Thanks in advance and Kind Regards,

 

/fabrizio

  • A proxy is used to avoid have 2 resources controlling the same object.  So if you have 2 application service groups using the same NIC, if you put a NIC resource in each service group, then VCS is monitoring the same object twice and this is inefficient, so you create one NIC resource and create a Proxy to that resource that just copies the state from the NIC resource.  You could put a NIC resource in 1 application service group and the proxy in the other, but the usually way to do this is to put the NIC in its own "Parallel" group and both application service groups use Proxys

    A service group dependency is used to link 2 service groups, so for example you might configure an application service group which requires a database service group to be online first (on any system).  Service group dependencies make the config more complex so should be avoided if they are neccessary, so if for instance the application and database were required to be on the same system, then you should put all application and database resources in a single service group.

    So really service group dependencies and proxys are not similar.

    Mike

8 Replies

  • A proxy is used to avoid have 2 resources controlling the same object.  So if you have 2 application service groups using the same NIC, if you put a NIC resource in each service group, then VCS is monitoring the same object twice and this is inefficient, so you create one NIC resource and create a Proxy to that resource that just copies the state from the NIC resource.  You could put a NIC resource in 1 application service group and the proxy in the other, but the usually way to do this is to put the NIC in its own "Parallel" group and both application service groups use Proxys

    A service group dependency is used to link 2 service groups, so for example you might configure an application service group which requires a database service group to be online first (on any system).  Service group dependencies make the config more complex so should be avoided if they are neccessary, so if for instance the application and database were required to be on the same system, then you should put all application and database resources in a single service group.

    So really service group dependencies and proxys are not similar.

    Mike

  • Thanks again Mike,

    what is the difference between service group dependencies and proxie ?

     

     

    /fabrizio

  • Thanks for you answer Mike!

     

    As soon as I'll be able to make this changes and test them,

    this  is a production enviroment,  i'll keep you informed! ;)

     

    /fabrizio

  • Yes this is a problem:

    requires group NIC online global firm

    means the service group this line is below in the main.cf requires the NIC to be online on any system, but the NIC needs to be online on the same local system.  You shouldn't use service group dependencis for this so you shouldn't use

    requires group NIC online local firm

    either and you should use proxies.  So supposing the NIC resource in the NIC group is called public_nic, then in your application service group you should remove line "requires group NIC .." at the bottom and add a Proxy resource dependent on the IP resource in this group (lets call this app1_ip) like:

    Proxy app1_pub_nic_proxy (
      TargetResName = pubic_nic)
    
    app1_ip requires pub_nic_proxy

    and if you have a second service grioup, then you do the same so:

    Proxy app2_pub_nic_proxy (
      TargetResName = pubic_nic)
    
    app2_ip requires pub_nic_proxy

    Mike

  • NEWS:

    In main.cf I found:

    ====

    requires group NIC online global firm 

    ====

     

    VCS nodes that seems not be affected by this issue have:

    ====

    requires group NIC online local firm

    ====

     

    Could be this the problem ?

     

     

     

  • Hi Marianne, 

     

    thanks for your reply.

     

    storeport.sys : 5.2.3790.4121 (srv03_sp2_qfe.070720-0003)

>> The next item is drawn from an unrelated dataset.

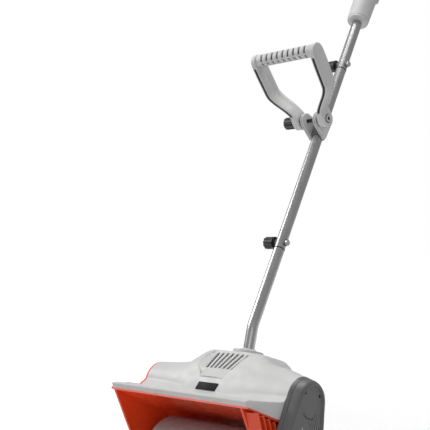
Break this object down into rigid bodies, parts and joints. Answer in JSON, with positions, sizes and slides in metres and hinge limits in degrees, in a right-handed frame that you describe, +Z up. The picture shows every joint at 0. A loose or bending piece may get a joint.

    In the attached .zip file both main.cf  and 201210engine_A.txt.

     

    How i found the problem:

    During some night-time maintenance works (2012/10/04)  where the services was
    active in on node-2, when preformed a clean shutdown of node-1, 

    all the activeservices active on node 2 failled working.

    The only way to resolve problem was to force a reboot of node-2.

    The day after, (2012/10/05) round 12:00 i was able to reproduce the failure,  i saw when rebooting the passive node1, all the services running on active node2 stopped, and then CVS tried  restarting them again on the same node2, but  a service failed to start and then all the services stopped again.

    In order to fix the problem i cleared the failure on VCS console and manually ONLINE node2 from VCSCLI.

     

    Thanks in Advance and Best Regards,

    /fabrizio

  • We need more info, please.

    Overview of current cluster config will be helpful:

     

    <Install Drive>:\Program Files\VERITAS\cluster server\conf\config\main.cf
     
    Record of VCS activity  -  Engine_A log on active node: 
    <Install Drive>:\Program Files\VERITAS\cluster server\log\engine_A.txt
    Please post above as File attachments.
     
    Please also check System Event viewer logs for errors. Windows 2003 Storport drivers are notorious for causing I/O errors, system freeze, etc.
    Check Microsoft KB for latest Storport hotfixes.